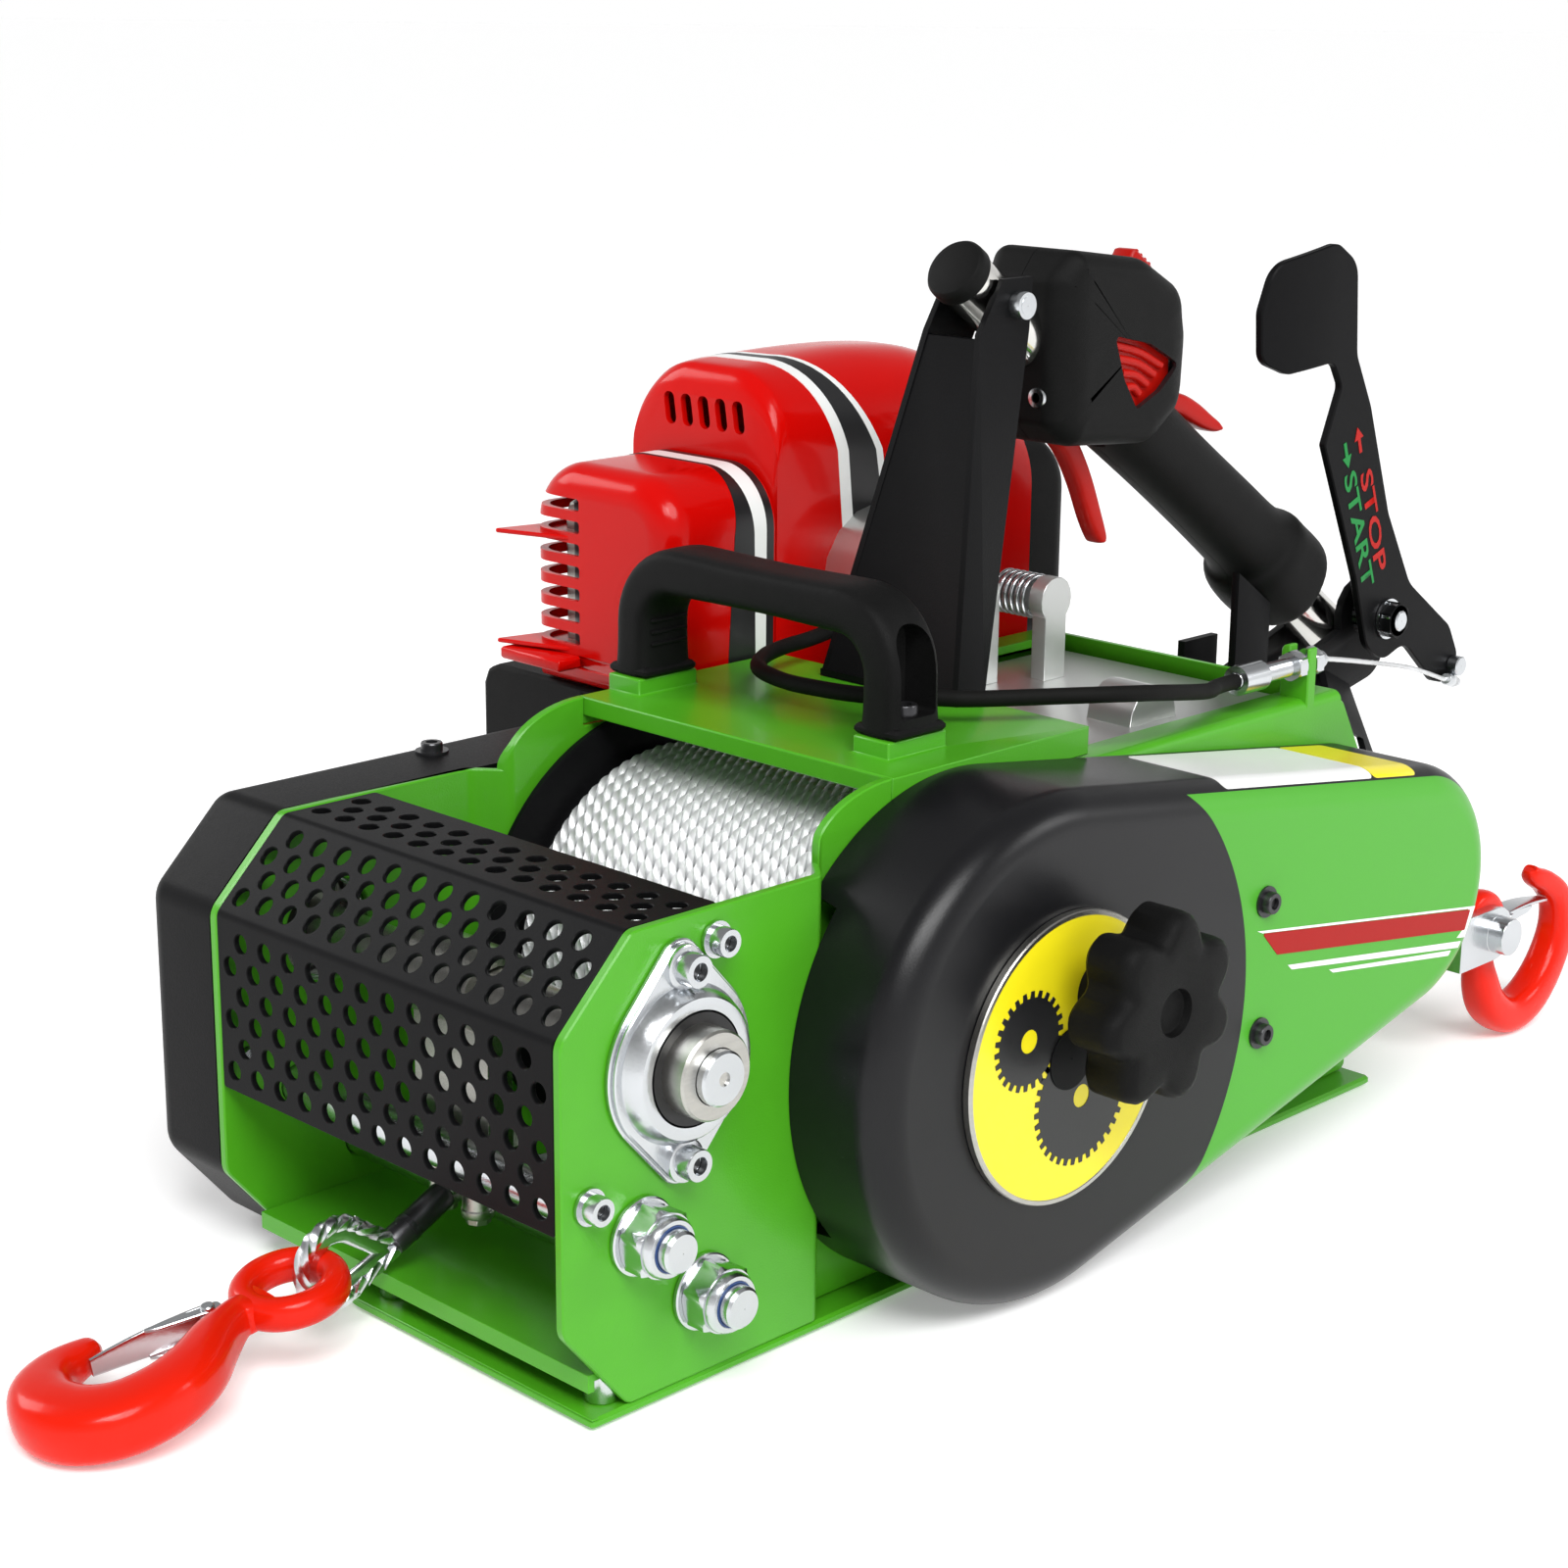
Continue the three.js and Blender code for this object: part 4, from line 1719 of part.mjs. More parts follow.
// Engine covers are arches: straight sides with rounded upper corners
function arch(y0, y1, z0, z1, radius) {
  const r = Math.min(radius, (y1 - y0) / 2, z1 - z0);
  return [
    [y1, z0],
    ...circle(y1 - r, z1 - r, r, cornerSteps * 2, 0, quarterTurn),
    ...circle(y0 + r, z1 - r, r, cornerSteps * 2, quarterTurn, quarterTurn),
    [y0, z0],
  ];
}
const engineFloor = engineBaseHigh + seatGap;
const mufflerRear = mufflerCoverFront + mufflerCoverLength;
const mufflerArch = (less) => {
  const [near, far] = [engineNear + less, engineFar - less];
  return arch(near, far, engineFloor + less, mufflerCoverTop - less, coverArch - less / 2);
};
const mufflerEdge = coverArch / 2;
const mufflerOuter = pressed(mufflerArch, mufflerRear, mufflerCoverFront, mufflerEdge, alongX);
const mufflerInnerArch = (less) => mufflerArch(coverSheet + less);
const mufflerInnerFront = mufflerCoverFront + coverSheet;
const mufflerInnerEdge = mufflerEdge - coverSheet;
const mufflerInnerRear = mufflerRear + cutOverrun;
const mufflerInner = pressed(mufflerInnerArch, mufflerInnerRear, mufflerInnerFront, mufflerInnerEdge, alongX);
const slotsNear = engineFar - mufflerSlotWidth;
const slotsFar = engineFar + cutOverrun;
const slotsFront = mufflerCoverFront - cutOverrun;
const slotsRear = mufflerCoverFront + coverArch;
const mufflerCuts = Array.from({ length: mufflerSlots }, (unused, i) => {
  const z = mufflerSlotLow + i * mufflerSlotPitch;
  return box(slotsFront, slotsRear, slotsNear, slotsFar, z, z + mufflerSlotHeight);
});
const fins = finSlots.map((i) => {
  const z = mufflerSlotLow + i * mufflerSlotPitch + mufflerSlotHeight;
  const root = engineFar - mufflerEdge;
  const outline = [
    [mufflerCoverFront + coverSheet, slotsNear],
    [mufflerCoverFront - finReach, root],
    [mufflerCoverFront + coverSheet * 3, engineFar - coverSheet / 2],
    [mufflerCoverFront + coverSheet * 3, root],
  ];
  return slab(outline, z, z + finHeight, alongZ);
});
addMesh('muffler_cover', join(cut(mufflerOuter, mufflerInner, ...mufflerCuts), ...fins), red);

// Shroud: a middle step with cooling slots and a larger rear dome
function shroudBody(less) {
  const ring = (x, top, radius) => {
    const outline = arch(engineNear + less, engineFar - less, engineFloor - less, top - less, radius - less);
    return outline.map(([y, z]) => alongX(y, z, x));
  };
  const middleRadius = shroudArch * shroudMidArchShare;
  const domeX = shroudRearFront + (shroudRear - shroudRearFront) * shroudDomeShare;
  const rings = [
    ring(shroudMidFront + less, shroudMidTop - shroudArch / 4, middleRadius),
    ring(shroudMidFront + coverSheet * 3 + less, shroudMidTop, middleRadius),
    ring(shroudRearFront, shroudTop, shroudArch),
    ring(domeX, shroudTop - coverSheet, shroudArch),
    ring(shroudRear - less, shroudEndTop, shroudArch),
  ];
  return loft(rings);
}
const [roomNear, roomDeep] = [engineNear - cutOverrun, engineNear + blockInset];
const bellRoom = rodY(bellX, bellZ, roomNear, roomDeep, bellRadius + runningGap, roundSides);
const plungerRoom = rodY(springX, springZ, roomNear, roomDeep, plungerHead + runningGap, roundSides);
const exhaustY = (engineNear + engineFar) / 2;
const exhaustRoomX = shroudMidFront + coverSheet * 4;
const exhaustFrom = shroudMidFront - cutOverrun;
const exhaustRoomRadius = exhaustRadius + runningGap;
const exhaustRoom = rodX(exhaustY, exhaustZ, exhaustFrom, exhaustRoomX, exhaustRoomRadius, roundSides);
const slotSpan = (shroudSlots - 1) * shroudSlotPitch;
const slotTop = shroudMidTop - shroudArch / 3;
const coolingSlots = Array.from({ length: shroudSlots }, (unused, i) => {
  const y = exhaustY - slotSpan / 2 + i * shroudSlotPitch;
  const [y0, y1] = [y - shroudSlotWidth / 2, y + shroudSlotWidth / 2];
  const x0 = shroudMidFront - cutOverrun;
  return box(x0, x0 + coverSheet * 5, y0, y1, slotTop - shroudSlotHeight, slotTop);
});
const shroudCuts = [shroudBody(coverSheet), bellRoom, plungerRoom, exhaustRoom, ...coolingSlots];
addMesh('engine_shroud', cut(shroudBody(0), ...shroudCuts), red);

// Engine block under the shroud, and the muffler with its exhaust stub
const blockNear = engineNear + blockInset;
const blockFar = engineFar - coverSheet - blockInset / 2;
const blockOutline = roundedRect(blockFront, blockRear, engineFloor, blockTop, gearboxEdge);
addMesh('engine_block', slab(blockOutline, blockNear, blockFar, alongY), cast);
const mufflerX0 = mufflerCoverFront + mufflerInset;
const mufflerX1 = mufflerX0 + mufflerDepth;
const mufflerY0 = engineNear + mufflerInset;
const mufflerY1 = engineFar - mufflerInset;
const mufflerZ0 = exhaustZ - mufflerHeight / 2;
const mufflerOutline = roundedRect(mufflerY0, mufflerY1, mufflerZ0, mufflerZ0 + mufflerHeight, gearboxEdge);
const mufflerBox = slab(mufflerOutline, mufflerX0, mufflerX1, alongX);
const [stubFrom, stubTo] = [mufflerX1 - cutOverrun, blockFront - seatGap];
const exhaustStub = rodX(exhaustY, exhaustZ, stubFrom, stubTo, exhaustRadius, roundSides);
addMesh('muffler', join(mufflerBox, exhaustStub), steel);

// Engine base with the fuel tank below it, behind the far cover
const engineBaseNear = frameWidth + cutOverrun;
const engineBase = box(tankFront, tankRear, engineBaseNear, engineFar, engineBaseLow, engineBaseHigh);
const tankNear = farFace + tankInset;
const tankOutline = roundedRect(tankNear, tankFar, tankLow, engineBaseHigh, tankEdge);
const tankBody = slab(tankOutline, tankFront, tankRear, alongX);
addMesh('fuel_tank', join(engineBase, tankBody), blackPlastic);

// Air filter cover behind the shroud, and the starter housing on the far side
const filterFront = shroudRear + seatGap;
const filterShape = (less) => {
  return roundedRect(filterNear + less, engineFar - less, filterLow + less, filterTop - less, filterEdge);
};
addMesh('air_filter_cover', pressed(filterShape, filterFront, filterRear, filterEdge, alongX), blackPlastic);
const starterNear = engineFar + seatGap;
const starterFar = starterNear + starterDepth;
const starterBody = rodY(bellX, starterZ, starterNear, starterFar, starterRadius, roundSides);
addMesh('starter_housing', starterBody, blackPlastic);

// Gear selector: a disc on a spindle through the belt cover, turned by a star knob that pulls out
const discNear = coverFace - seatGap;
const discOuter = discNear - discSheet;
const disc = rodY(drumX, drumZ, discOuter, discNear, discRadius, roundSides * 2);
const spindle = rodY(drumX, drumZ, discOuter + discSheet / 2, spindleTo, discSpindle, roundSides);
const [knobBoreFrom, knobBoreTo] = [discOuter - cutOverrun, discNear + cutOverrun];
const knobBore = rodY(knobX, knobZ, knobBoreFrom, knobBoreTo, knobBoltRadius + seatGap, roundSides);
addMesh('selector_disc', cut(join(disc, spindle), knobBore), yellow);
const stemNear = discOuter - seatGap;
const stemFar = stemNear - knobStemLength;
const knobFace = stemFar - knobThickness;
const knobSteps = knobLobes * knobLobeSteps;
const knobShape = (less) => Array.from({ length: knobSteps }, (unused, i) => {
  const angle = (i / knobSteps) * Math.PI * 2;
  const reach = knobRadius - less - (knobLobeDepth * (1 - Math.cos(angle * knobLobes))) / 2;
  return [knobX + reach * Math.cos(angle), knobZ + reach * Math.sin(angle)];
});
const knobHead = pressed(knobShape, stemFar, knobFace, knobThickness / 3, alongY);
const knobStem = rodY(knobX, knobZ, stemNear, stemFar - cutOverrun, knobStemRadius, roundSides);
const knobPin = rodY(knobX, knobZ, stemNear - cutOverrun, discNear, knobBoltRadius, smallSides);
const dimple = rodY(knobX, knobZ, knobFace - cutOverrun, knobFace + cutOverrun, knobPocket, roundSides);
addMesh('selector_knob', cut(join(knobHead, knobStem, knobPin), dimple), blackPlastic);

// The whole machine with its origin at the centre of the base's underside
const winch = new THREE.Group();
machine.position.set(-baseLength / 2, -frameWidth / 2, 0);
winch.add(machine);

export default winch;
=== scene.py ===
"""Looks of a portable engine winch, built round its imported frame.

Sizes are millimetres in the maker's layout, whose origin is the front corner of the base. X runs
from the rope outlet to the anchor hook, Y from the belt cover to the engine and Z up. Every
finished mesh is moved to the metres of the frame, with its object left at the origin.
"""

import json
import logging
import math
from dataclasses import dataclass, field
from enum import Enum
from typing import Callable, Optional, Sequence

import bmesh
import bpy
import numpy as np
from mathutils import Matrix, Vector
from mathutils.geometry import tessellate_polygon


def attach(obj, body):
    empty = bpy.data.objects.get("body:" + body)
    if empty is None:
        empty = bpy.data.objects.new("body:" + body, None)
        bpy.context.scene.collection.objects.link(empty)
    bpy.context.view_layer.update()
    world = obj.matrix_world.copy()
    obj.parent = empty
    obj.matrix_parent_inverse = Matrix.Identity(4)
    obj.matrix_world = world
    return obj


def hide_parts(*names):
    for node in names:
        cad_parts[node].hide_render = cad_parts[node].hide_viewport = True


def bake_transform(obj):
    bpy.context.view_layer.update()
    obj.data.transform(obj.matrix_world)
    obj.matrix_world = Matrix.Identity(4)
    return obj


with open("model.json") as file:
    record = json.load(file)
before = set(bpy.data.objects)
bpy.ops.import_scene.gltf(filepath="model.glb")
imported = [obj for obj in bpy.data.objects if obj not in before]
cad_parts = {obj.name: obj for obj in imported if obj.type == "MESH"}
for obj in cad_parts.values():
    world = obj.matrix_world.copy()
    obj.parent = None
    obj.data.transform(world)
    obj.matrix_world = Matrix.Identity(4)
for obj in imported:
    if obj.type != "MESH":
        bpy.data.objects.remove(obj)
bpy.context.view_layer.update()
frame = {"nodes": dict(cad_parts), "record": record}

LOG = logging.getLogger("winch")
Array = np.ndarray
ORIGIN = np.array([240.0, 102.0, 0.0])
TAU = 2 * math.pi
Pair = tuple[float, float]
Triple = tuple[float, float, float]
MIX_A, MIX_B, MIX_RESULT = 6, 7, 2
BUMP_DISTANCE = 0.0006
NO_LIMIT = 1000
BROAD_TO_FINE = 25
BODY_OF = {
    node: body
    for body, nodes in frame["record"]["behaviour"]["bodies"].items()
    for node in nodes
}


# ---------------------------------------------------------------- finishes


def fill(item: bpy.types.Node, values: dict[str | int, object]) -> None:
    """Sets each named input of a node, or links it where the value is a socket."""
    for key, value in values.items():
        if isinstance(value, bpy.types.NodeSocket):
            item.id_data.links.new(value, item.inputs[key])
        else:
            item.inputs[key].default_value = value


def node(tree: bpy.types.NodeTree, kind: str, values: dict[str | int, object] = {},
         **settings: str) -> bpy.types.Node:
    """Adds a shader node of a kind, with its settings and its inputs."""
    made = tree.nodes.new(f"ShaderNode{kind}")
    for name, setting in settings.items():
        setattr(made, name, setting)
    fill(made, values)
    return made


def placed(name: str, data: bpy.types.ID) -> bpy.types.Object:
    """Makes an object of some data and puts it in the scene, at the origin."""
    item = bpy.data.objects.new(name, data)
    bpy.context.scene.collection.objects.link(item)
    return item


@dataclass(frozen=True)
class Finish:
    """A procedural surface on Object coordinates: colour, gloss and a fine relief."""

    name: str
    slot: str
    colour: Triple
    roughness: float = 0.4
    metallic: float = 0.0
    coat: float = 0.0
    grain: float = 900.0
    relief: float = 0.05
    vary: float = 0.08
    stretch: Triple = (1.0, 1.0, 1.0)
    shine: float = 0.5

    def paint(self, tree: bpy.types.NodeTree, place: bpy.types.NodeSocket,
              colour: bpy.types.NodeSocket) -> bpy.types.NodeSocket:
        """Returns the colour that reaches the shader; a plain finish leaves it as it is."""
        return colour

    def material(self) -> bpy.types.Material:
        """Makes the material once.

        A broad noise mixes a darker and a lighter shade of the colour, and a fine noise moves the
        roughness and gives the bump.

        Returns:
            The material with this finish's name.
        """
        made = bpy.data.materials.get(self.name)
        if made is not None:
            return made
        made = bpy.data.materials.new(self.name)
        made.use_nodes = True
        tree = made.node_tree
        place = node(tree, "TexCoord").outputs["Object"]
        spot = node(tree, "Mapping", {"Vector": place, "Scale": self.stretch}).outputs["Vector"]
        broad, fine = (
            node(tree, "TexNoise", {"Vector": spot, "Scale": scale, "Detail": detail})
            .outputs["Fac"] for scale, detail in ((self.grain / BROAD_TO_FINE, 3.0),
                                                  (self.grain, 4.0)))
        dark, light = ((*[min(1.0, c * share) for c in self.colour], 1.0)
                       for share in (1 - self.vary, 1 + self.vary))
        shades = node(tree, "Mix", {}, data_type="RGBA")
        fill(shades, {"Factor": broad, MIX_A: dark, MIX_B: light})
        colour = self.paint(tree, place, shades.outputs[MIX_RESULT])
        gloss = node(tree, "MapRange", {"Value": fine, "To Min": self.roughness * 0.8,
                                        "To Max": min(1.0, self.roughness * 1.25)})
        bump = node(tree, "Bump", {"Height": fine, "Strength": self.relief,
                                   "Distance": BUMP_DISTANCE})
        fill(tree.nodes["Principled BSDF"], {
            "Base Color": colour, "Roughness": gloss.outputs["Result"],
            "Normal": bump.outputs["Normal"], "Specular IOR Level": self.shine,
            "Metallic": self.metallic, "Coat Weight": self.coat, "Coat Roughness": 0.05})
        return made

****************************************

The lines to be given again exactly are those from the one containing "the base's underside" up to and including the one containing "bpy.data.objects.remove(obj)".

// The whole machine with its origin at the centre of the base's underside
const winch = new THREE.Group();
machine.position.set(-baseLength / 2, -frameWidth / 2, 0);
winch.add(machine);

export default winch;
=== scene.py ===
"""Looks of a portable engine winch, built round its imported frame.

Sizes are millimetres in the maker's layout, whose origin is the front corner of the base. X runs
from the rope outlet to the anchor hook, Y from the belt cover to the engine and Z up. Every
finished mesh is moved to the metres of the frame, with its object left at the origin.
"""

import json
import logging
import math
from dataclasses import dataclass, field
from enum import Enum
from typing import Callable, Optional, Sequence

import bmesh
import bpy
import numpy as np
from mathutils import Matrix, Vector
from mathutils.geometry import tessellate_polygon


def attach(obj, body):
    empty = bpy.data.objects.get("body:" + body)
    if empty is None:
        empty = bpy.data.objects.new("body:" + body, None)
        bpy.context.scene.collection.objects.link(empty)
    bpy.context.view_layer.update()
    world = obj.matrix_world.copy()
    obj.parent = empty
    obj.matrix_parent_inverse = Matrix.Identity(4)
    obj.matrix_world = world
    return obj


def hide_parts(*names):
    for node in names:
        cad_parts[node].hide_render = cad_parts[node].hide_viewport = True


def bake_transform(obj):
    bpy.context.view_layer.update()
    obj.data.transform(obj.matrix_world)
    obj.matrix_world = Matrix.Identity(4)
    return obj


with open("model.json") as file:
    record = json.load(file)
before = set(bpy.data.objects)
bpy.ops.import_scene.gltf(filepath="model.glb")
imported = [obj for obj in bpy.data.objects if obj not in before]
cad_parts = {obj.name: obj for obj in imported if obj.type == "MESH"}
for obj in cad_parts.values():
    world = obj.matrix_world.copy()
    obj.parent = None
    obj.data.transform(world)
    obj.matrix_world = Matrix.Identity(4)
for obj in imported:
    if obj.type != "MESH":
        bpy.data.objects.remove(obj)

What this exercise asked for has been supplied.